6th unsolved problem

Our sixth unsolved problem is Avoiding Mathematical Malpractice.

Mathematical Malpractice is fun to say. It really feels good if you put the emphasis on “Mal”. Mal, of course is Latin for “badly”. In Old French it means “evil” or “wrong.” All those meanings come to play here. The Malpractice in analytics and AI is bad, evil and wrong.

We recently completed a 3-year study on best practices in analytics, modeling and simulation, including AI. A common error we saw was assuming uncertainty has a Normal distribution. There seem to be two reasons people do this. One reason is blamed on math professors. People think their professor told them nearly all uncertainty is normally distributed. And, it’s even CALLED “normal”; can’t we expect that’s what we normally find? Newsflash – that’s not true. Here are real world examples. The data on the left is from a study on happiness and its distribution around the world. There are 11 distributions displayed. None are Gaussian, or “Normal.”

Well, you say, that’s a bunch of soft social science guys with made up subjective data. Ok, look at distribution 2. That’s what AMA doctors report as wait times for insurance companies to approve the drugs or procedures they want to perform. It’s not normal, not Poisson, and it’s not a log normal either.

Well you say, there are still messy humans involved. So, look at distribution 3. That’s an autopilot history, of altitude. It is also not any distribution even named for a dead mathematician.

Distribution 4 is the recorded lengths of MLB games in one season. 5 is what the fans thought the game lengths were. Again – not normal, and not normal.

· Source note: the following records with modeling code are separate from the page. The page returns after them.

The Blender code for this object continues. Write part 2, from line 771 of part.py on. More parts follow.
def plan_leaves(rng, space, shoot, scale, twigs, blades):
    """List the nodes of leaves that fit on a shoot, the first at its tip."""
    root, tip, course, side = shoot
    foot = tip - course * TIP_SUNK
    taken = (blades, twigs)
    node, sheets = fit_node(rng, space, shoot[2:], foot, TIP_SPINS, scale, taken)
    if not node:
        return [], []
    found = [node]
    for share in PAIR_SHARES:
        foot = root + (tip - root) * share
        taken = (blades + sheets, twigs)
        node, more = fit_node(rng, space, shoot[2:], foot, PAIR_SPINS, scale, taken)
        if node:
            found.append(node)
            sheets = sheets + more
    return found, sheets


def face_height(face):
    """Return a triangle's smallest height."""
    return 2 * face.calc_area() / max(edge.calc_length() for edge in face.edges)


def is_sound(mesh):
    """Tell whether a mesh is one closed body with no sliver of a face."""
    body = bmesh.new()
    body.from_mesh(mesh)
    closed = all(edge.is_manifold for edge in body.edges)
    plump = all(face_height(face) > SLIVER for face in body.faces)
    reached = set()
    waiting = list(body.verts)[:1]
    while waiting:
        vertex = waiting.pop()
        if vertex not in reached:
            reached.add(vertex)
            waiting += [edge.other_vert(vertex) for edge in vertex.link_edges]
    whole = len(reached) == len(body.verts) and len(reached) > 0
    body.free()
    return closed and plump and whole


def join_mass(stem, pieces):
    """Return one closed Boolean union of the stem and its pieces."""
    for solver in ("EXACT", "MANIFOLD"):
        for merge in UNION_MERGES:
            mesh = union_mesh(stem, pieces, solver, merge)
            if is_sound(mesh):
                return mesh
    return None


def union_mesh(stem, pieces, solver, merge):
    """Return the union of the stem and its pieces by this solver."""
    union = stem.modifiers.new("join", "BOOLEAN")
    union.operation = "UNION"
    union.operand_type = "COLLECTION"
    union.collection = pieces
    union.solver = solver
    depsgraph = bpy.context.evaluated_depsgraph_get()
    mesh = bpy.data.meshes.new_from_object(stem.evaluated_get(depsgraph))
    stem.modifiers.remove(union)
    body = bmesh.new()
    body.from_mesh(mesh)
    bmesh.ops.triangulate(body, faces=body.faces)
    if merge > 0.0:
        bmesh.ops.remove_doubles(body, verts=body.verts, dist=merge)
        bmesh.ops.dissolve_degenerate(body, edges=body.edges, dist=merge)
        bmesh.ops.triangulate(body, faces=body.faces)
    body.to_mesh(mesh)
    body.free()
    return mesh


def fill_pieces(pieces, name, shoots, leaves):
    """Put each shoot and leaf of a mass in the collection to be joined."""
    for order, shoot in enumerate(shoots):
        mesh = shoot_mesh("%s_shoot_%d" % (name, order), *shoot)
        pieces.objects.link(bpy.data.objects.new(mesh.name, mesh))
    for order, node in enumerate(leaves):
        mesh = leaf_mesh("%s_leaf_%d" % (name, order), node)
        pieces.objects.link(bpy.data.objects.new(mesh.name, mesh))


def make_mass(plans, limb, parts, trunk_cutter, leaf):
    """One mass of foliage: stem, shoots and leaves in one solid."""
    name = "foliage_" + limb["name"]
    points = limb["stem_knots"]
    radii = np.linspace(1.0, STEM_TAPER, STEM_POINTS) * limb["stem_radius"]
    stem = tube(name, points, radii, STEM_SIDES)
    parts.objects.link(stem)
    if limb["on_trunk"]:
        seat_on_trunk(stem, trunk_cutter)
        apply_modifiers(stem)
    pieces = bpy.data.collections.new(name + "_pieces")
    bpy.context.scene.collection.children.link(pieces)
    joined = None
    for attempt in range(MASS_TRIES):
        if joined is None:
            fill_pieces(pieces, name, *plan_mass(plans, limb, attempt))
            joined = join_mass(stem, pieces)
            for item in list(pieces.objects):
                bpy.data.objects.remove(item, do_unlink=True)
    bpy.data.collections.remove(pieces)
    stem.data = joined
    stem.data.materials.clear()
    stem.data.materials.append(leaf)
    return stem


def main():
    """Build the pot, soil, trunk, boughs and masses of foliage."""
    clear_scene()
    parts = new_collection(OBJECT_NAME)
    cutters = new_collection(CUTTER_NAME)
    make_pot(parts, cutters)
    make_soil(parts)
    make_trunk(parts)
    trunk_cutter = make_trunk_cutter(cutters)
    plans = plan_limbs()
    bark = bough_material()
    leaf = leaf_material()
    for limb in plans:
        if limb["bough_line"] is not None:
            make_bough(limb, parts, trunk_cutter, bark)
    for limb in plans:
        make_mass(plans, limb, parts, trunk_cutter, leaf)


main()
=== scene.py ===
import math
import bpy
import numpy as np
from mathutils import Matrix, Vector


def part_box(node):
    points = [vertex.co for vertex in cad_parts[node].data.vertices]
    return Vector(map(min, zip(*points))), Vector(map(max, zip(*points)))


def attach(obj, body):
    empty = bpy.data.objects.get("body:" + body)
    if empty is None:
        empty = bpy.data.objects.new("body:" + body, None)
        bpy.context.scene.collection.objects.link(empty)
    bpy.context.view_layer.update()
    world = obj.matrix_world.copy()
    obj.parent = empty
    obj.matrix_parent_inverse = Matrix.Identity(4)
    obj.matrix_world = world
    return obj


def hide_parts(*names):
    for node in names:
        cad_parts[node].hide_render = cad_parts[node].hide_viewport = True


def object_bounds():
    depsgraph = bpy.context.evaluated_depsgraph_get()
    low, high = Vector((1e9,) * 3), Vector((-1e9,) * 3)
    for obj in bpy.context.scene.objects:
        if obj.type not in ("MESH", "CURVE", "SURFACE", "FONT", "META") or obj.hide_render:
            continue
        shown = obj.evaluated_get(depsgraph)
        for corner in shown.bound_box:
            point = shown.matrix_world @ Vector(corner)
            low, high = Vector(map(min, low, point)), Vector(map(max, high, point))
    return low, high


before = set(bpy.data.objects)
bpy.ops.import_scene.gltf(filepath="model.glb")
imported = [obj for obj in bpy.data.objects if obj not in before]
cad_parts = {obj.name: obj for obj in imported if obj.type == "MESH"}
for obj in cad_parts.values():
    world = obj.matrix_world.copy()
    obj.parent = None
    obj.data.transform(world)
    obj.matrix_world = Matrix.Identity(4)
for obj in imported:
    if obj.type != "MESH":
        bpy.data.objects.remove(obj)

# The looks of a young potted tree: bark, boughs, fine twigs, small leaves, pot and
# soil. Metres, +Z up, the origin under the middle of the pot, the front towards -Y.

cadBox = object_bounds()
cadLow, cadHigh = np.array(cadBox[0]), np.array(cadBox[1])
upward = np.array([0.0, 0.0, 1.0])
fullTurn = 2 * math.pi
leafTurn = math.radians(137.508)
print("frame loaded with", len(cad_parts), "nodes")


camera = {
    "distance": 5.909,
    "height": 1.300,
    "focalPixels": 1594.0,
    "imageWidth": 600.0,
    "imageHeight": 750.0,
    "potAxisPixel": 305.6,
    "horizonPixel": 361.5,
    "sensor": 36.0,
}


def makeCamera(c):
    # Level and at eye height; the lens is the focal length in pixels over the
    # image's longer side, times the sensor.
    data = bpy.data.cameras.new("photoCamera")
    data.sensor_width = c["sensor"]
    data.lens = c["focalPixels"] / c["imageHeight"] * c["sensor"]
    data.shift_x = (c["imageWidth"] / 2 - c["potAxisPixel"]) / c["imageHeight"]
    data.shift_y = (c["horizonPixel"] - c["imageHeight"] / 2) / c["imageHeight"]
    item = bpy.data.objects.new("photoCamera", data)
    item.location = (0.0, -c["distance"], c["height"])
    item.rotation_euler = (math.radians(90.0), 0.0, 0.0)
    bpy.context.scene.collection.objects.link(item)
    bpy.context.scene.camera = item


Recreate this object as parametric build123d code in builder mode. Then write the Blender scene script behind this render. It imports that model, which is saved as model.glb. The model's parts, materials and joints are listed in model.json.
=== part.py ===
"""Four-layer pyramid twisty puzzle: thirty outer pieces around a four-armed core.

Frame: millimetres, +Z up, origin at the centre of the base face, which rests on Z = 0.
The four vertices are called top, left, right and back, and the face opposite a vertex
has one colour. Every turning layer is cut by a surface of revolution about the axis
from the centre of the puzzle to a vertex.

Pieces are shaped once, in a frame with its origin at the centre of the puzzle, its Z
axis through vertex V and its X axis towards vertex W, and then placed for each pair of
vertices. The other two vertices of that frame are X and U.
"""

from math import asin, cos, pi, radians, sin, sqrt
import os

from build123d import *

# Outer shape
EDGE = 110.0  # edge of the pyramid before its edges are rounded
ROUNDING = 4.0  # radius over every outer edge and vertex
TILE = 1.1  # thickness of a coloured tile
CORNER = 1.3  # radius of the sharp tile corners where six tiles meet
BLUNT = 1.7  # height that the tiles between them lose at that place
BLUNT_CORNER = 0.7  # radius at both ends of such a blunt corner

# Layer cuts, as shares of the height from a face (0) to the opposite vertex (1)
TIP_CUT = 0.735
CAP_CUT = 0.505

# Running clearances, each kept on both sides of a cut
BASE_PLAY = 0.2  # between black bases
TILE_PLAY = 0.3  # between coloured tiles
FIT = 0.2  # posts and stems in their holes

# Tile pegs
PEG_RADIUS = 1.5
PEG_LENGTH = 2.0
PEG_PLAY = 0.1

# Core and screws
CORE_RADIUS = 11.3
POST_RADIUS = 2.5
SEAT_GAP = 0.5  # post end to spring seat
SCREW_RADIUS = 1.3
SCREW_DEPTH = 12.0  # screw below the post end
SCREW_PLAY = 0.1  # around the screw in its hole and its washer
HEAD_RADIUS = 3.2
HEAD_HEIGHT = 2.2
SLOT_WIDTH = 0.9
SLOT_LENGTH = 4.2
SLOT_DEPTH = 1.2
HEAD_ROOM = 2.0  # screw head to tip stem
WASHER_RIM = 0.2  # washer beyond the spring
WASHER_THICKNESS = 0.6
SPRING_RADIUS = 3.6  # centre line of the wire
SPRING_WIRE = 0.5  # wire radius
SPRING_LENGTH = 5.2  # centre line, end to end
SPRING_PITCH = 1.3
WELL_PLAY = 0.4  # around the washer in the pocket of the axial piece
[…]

So, whatever your math professor said, or you thought they said, the normal assumption is dangerous.

The second reason for this mistake is subtler.

People are using tools and methods which are only valid for normally distributed data, and they don’t even know it. They just dump data into a process and hope for the best. Sort of like a doctor hoping that bleeding you will make you well. It seems like malpractice.

In our benchmarking, we did not find any self-labeled AI practitioners who were exemplars of best practice. We looked at several of them, and we tested their methods to see if we could repeat the results they claimed they got. Repeatable results are a hallmark of real science, as you might recall. None of the work we tested proved to be repeatable.

It’s possible that we just didn’t find the right practitioners to benchmark. But we did come up with a checklist for AI/ML risks. The checklist asks 10 questions, 4 of them dealing with mathematical malpractice.

Most sciences have agreed on what good practice looks like, so you know malpractice when you see it. We don’t have that for analytics, data science or AI. That’s our 6th unsolved problem.